2) Cidadãos com muito gosto e pouca compreensão para a política andam aventando a possibilidade de remover o presidente, como conseqüência das denúncias e da próxima CPI que há de atrair os holofotes. Ora, não precisa ter grande vivência em Brasília para saber que isso é mais do que improvável: um evento do porte de um impeachment não é jamais o fruto de considerações éticas ou legais. É sempre, invariavelmente, uma decorrência do jogo político. Mas hoje, não interessa a ninguém, na política brasileira, tirar Lula do poder, ao contrário do que pensam certos comentaristas que vivem com a cabeça nas nuvens. A exceção talvez seja o Rodrigo Maia, filho do prefeito, que parece mais preocupado em colocar a cabeça fora d’água do que em navegar com sabedoria pelos canais do poder. Ou seja, tampouco é assunto.
Sobra o fato em si, e o que ele nos diz sobre nossa forma brasileira de agir. Dediquemo-nos a isso! Um dos traços mais interessantes do governo Lula é o caráter profundamente corriqueiro de seus vícios. As gafes, os escândalos, as pequenas atitudes muito vergonhosas em que cai o presidente parecem, às vezes, de naturalidade e inocência atrozes. Bebedeiras, pronúncia falha, assessores que usam o dinheiro público para gastos pessoais. É menos agressivo, porém mais ofensivo, curiosamente.
Parece que grandes desvios, negociatas e crimes do gênero são mais dignos da sujeira típica da política. Relevamos, para não dizer que perdoamos. Mas há algo profundamente incômodo nesses pecadilhos vulgares em que a atual gestão do nosso Estado é mestre. (Não estou dizendo que são os únicos que ela comete, bem entendido. A existência de pequenos delitos não exclui a grande sujeira, o mensalão está aí que não me deixa mentir.)
Existe um estranho, mas evidente, desequilíbrio nas nossas reações. Tão estranho que merece ser explicado. Eis minha proposta, nessa nossa investigação informal: graças às falhas do PT, estamos descobrindo o quanto são erradas atitudes que, normalmente, não temos vergonha alguma de tomar nós mesmos. A dos cartões é só a mais banal. Quantas vezes o brasileiro não vai a jantares de negócios e, pelo fato de poder usar dinheiro da empresa, não o próprio, aproveita para tomar vinhos mais caros até do que a casa em que vive? Em viagem, quantas vezes o brasileiro não saca, do cartão da empresa, os euros com que passeará na Champs-Élysées? E quantas vezes ele sentirá remorso por isso?

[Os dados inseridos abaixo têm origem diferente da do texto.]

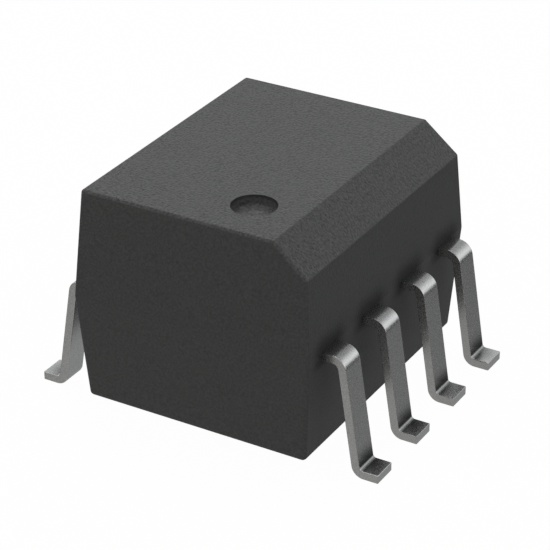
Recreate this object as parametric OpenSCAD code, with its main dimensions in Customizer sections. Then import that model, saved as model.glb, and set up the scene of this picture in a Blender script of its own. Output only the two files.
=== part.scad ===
// Small-outline optocoupler: a moulded eight-lead package with gull-wing leads.
// X runs across the two lead rows, Y along them, and Z = 0 is the solder plane.
// Pins 1 to 4 run down the -X side from +Y to -Y, and pins 5 to 8 back up the +X side.

/* [Body] */
// Width across the lead rows, at the parting line
body_w = 4.13; // [3.4:0.01:6]
// Body beyond the centre of each end lead, at the parting line
end_margin = 0.645; // [0.5:0.005:1.2]
// Gap between the solder plane and the underside
standoff = 0.2; // [0.1:0.01:0.5]
// Height of the lower mould half
lower_h = 1.8; // [1.4:0.01:2.6]
// Height of the upper mould half
upper_h = 1.81; // [1.4:0.01:2.6]
// Draft of the four walls, away from the parting line
draft = 3.7; // [1:0.1:8]
// Width of the flat land left by the mould along the parting line
parting_land = 0.02; // [0.01:0.005:0.04]

/* [Body edges] */
// Width of the chamfer over pins 1 to 4, seen from above
chamfer_w = 0.58; // [0.3:0.01:0.8]
// Height of the same chamfer
chamfer_h = 0.5; // [0.2:0.01:0.8]
// Radius round the top face
top_r = 0.06; // [0.02:0.01:0.15]
// Radius along both sides of the chamfer
chamfer_r = 0.05; // [0.01:0.01:0.1]
// Radius round the underside
bottom_r = 0.08; // [0.02:0.01:0.15]
// Radius of the four upright corners, at the parting line
corner_r = 0.04; // [0.02:0.01:0.15]

/* [Marks in the moulding] */
// Diameter of the pin 1 dimple
dimple_d = 0.72; // [0.4:0.02:1]
// Depth of the pin 1 dimple
dimple_depth = 0.14; // [0.12:0.01:0.2]
// Radius between the dimple's wall and its floor
dimple_fillet = 0.12; // [0.02:0.01:0.12]
// From the chamfer's upper edge to the dimple's centre
dimple_from_chamfer = 0.82; // [0.55:0.01:1.2]
// From the end of the top face to the dimple's centre
dimple_from_end = 0.86; // [0.55:0.01:1.4]
// Diameter of the ejector pin's mark in the underside
ejector_d = 1; // [0.5:0.1:1.5]
// Depth of the ejector pin's mark
ejector_depth = 0.04; // [0.02:0.01:0.08]

/* [Leads] */
// Distance between neighbouring leads
pitch = 1.27; // [1:0.01:1.6]
// Width of a lead outside the body
lead_w = 0.445; // [0.3:0.005:0.6]
// Thickness of the lead frame
lead_t = 0.145; // [0.1:0.005:0.25]
// Straight part between the body and the shoulder bend
shoulder_l = 0.16; // [0.05:0.01:0.4]
// Inner radius of the shoulder bend
shoulder_r = 0.1; // [0.05:0.01:0.25]
// How far a leg leans out from the vertical
leg_lean = 9; // [0:0.5:20]
// Inner radius of the foot bend
foot_r = 0.06; // [0.04:0.01:0.25]
// Flat part of the foot beyond its bend
foot_l = 0.255; // [0.1:0.005:0.6]

/* [Lead frame inside the body] */
// Wall of moulding between the outside and a lead's lock
lock_wall = 0.2; // [0.15:0.01:0.4]
// Width of the lock that holds a lead in the moulding
lock_w = 0.75; // [0.6:0.01:0.9]
// Length of the lock
lock_l = 0.3; // [0.2:0.01:0.5]
// Width of a finger between its lock and its tip
finger_w = 0.5; // [0.35:0.01:0.6]
// Gap between a die's pad and the tips of the fingers round it
tip_gap = 0.2; // [0.1:0.01:0.3]
// Length of the flat tip that a wire is bonded to
tip_l = 0.35; // [0.25:0.01:0.5]
// Gap between the pin 8 tongue and the finger of pin 7
tongue_gap = 0.17; // [0.1:0.01:0.3]
// Side of the pad under the emitter
emitter_pad = 0.9; // [0.6:0.01:1.1]
// Side of the pad under the detector
detector_pad = 1.3; // [1.1:0.01:1.5]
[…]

Talvez esse seja o ponto mais positivo de ter na presidência um sujeito que não recebeu a menor preparação para agir como um estadista (tempo para isso não lhe faltou, aliás). Lula e seu entourage cometem erros impensáveis numa equipe alinhada como a de Fernando Henrique (o presidente, não o goleiro). É vergonhoso, é terrível, mas tem seu lado bom. Expõe nossos próprios pequenos erros. A candura com que Lula reagiu à descoberta de que “isso não se faz” chega a ser emocionante. Assim como nós, brasileiros, quando avançamos os sinais vermelhos, damos “um jeito” de conseguir alguma coisa e passamos por cima da lei e da ética, não temos a menor idéia de que agimos de forma condenável. “É normal, ué!”
Os vícios do governo escancaram os nossos. Viva! Pelo visto, o Estado reflete a alma de seu povo, como já preconizava o decano Platão. Resta saber o quanto isso vai nos atingir. Não tenho grandes esperanças. Estou convencido de que vamos nos ater à etapa de lançar pedras contra as vidraças do Planalto. Resguardado, naturalmente, que não resulte em nada: imagine se, daqui a vinte anos, um garoto pergunta ao pai, para um trabalho de História na escola, por que o presidente Da Silva foi afastado do cargo, e o pai, em pleno gesto de apanhar o cartão da empresa para pagar alguma conta pessoal, lhe responde: “porque fez o que estou fazendo agora”? Que situação desconfortável! Pensar em mudar a atitude do povo inteiro é uma temeridade. Melhor pensar em outra coisa.